Excuse my ignorance, but what qualifies as a trained crowd manager, and how do you become one? I'm not up on these codes like I should be. Is there some further reading?


----------



## sk8rsdad (Aug 11, 2019)

For further reading there's "The Event Safety Guide: A Guide to Health, Safety and Welfare at Live Entertainment Events in the United States". The price went up dramatically though.

It cites:

A research paper on crowd safety from UK's HSE -- free
The Focal Guide to Safety in Live Performance (1993, George Thompson, Ed.) -- much more affordable
and others ...
There should be enough there to Google for more.


----------



## TimMc (Aug 11, 2019)

sk8rsdad said:


> For further reading there's "The Event Safety Guide: A Guide to Health, Safety and Welfare at Live Entertainment Events in the United States". The price went up dramatically though.
> 
> It cites:
> 
> ...



Event Safety Guide is about US$27. Your "north of Donald's walls" pricing is unfortunately high. As a member of the Event Safety Alliance I got my copy with my membership.

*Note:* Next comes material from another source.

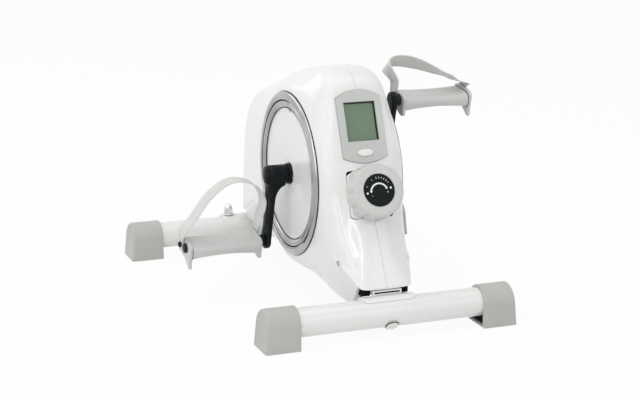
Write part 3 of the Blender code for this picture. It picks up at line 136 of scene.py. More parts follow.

If you have a Wayback Machine you might find the draft copy was released as a PDF.


----------



## Malabaristo (Aug 14, 2019)

The fire alarm mute for the sound system makes a certain amount of sense... I didn't realize it was potentially code/AHJ mandated. In my system I added a "god mic" input that goes straight to the DSP, but is patchable to any of the mic lines in the space so you can put that mic wherever the stage manager (or other appropriate person) is for any given show. In the DSP I use a ducker to mute all other inputs whenever someone speaks into the god mic (which has a switch on it to avoid accidental triggering). We do have a fire alarm trigger on the DSP, and when I added the god mic I made it so that's the one thing the fire alarm does not mute. That means you still automatically kill all production sound, but don't remove the option of using the PA system for an announcement. Seems like the best of both worlds to me, but it sounds like I should run it past the fire marshal at some point just to make sure everyone's happy.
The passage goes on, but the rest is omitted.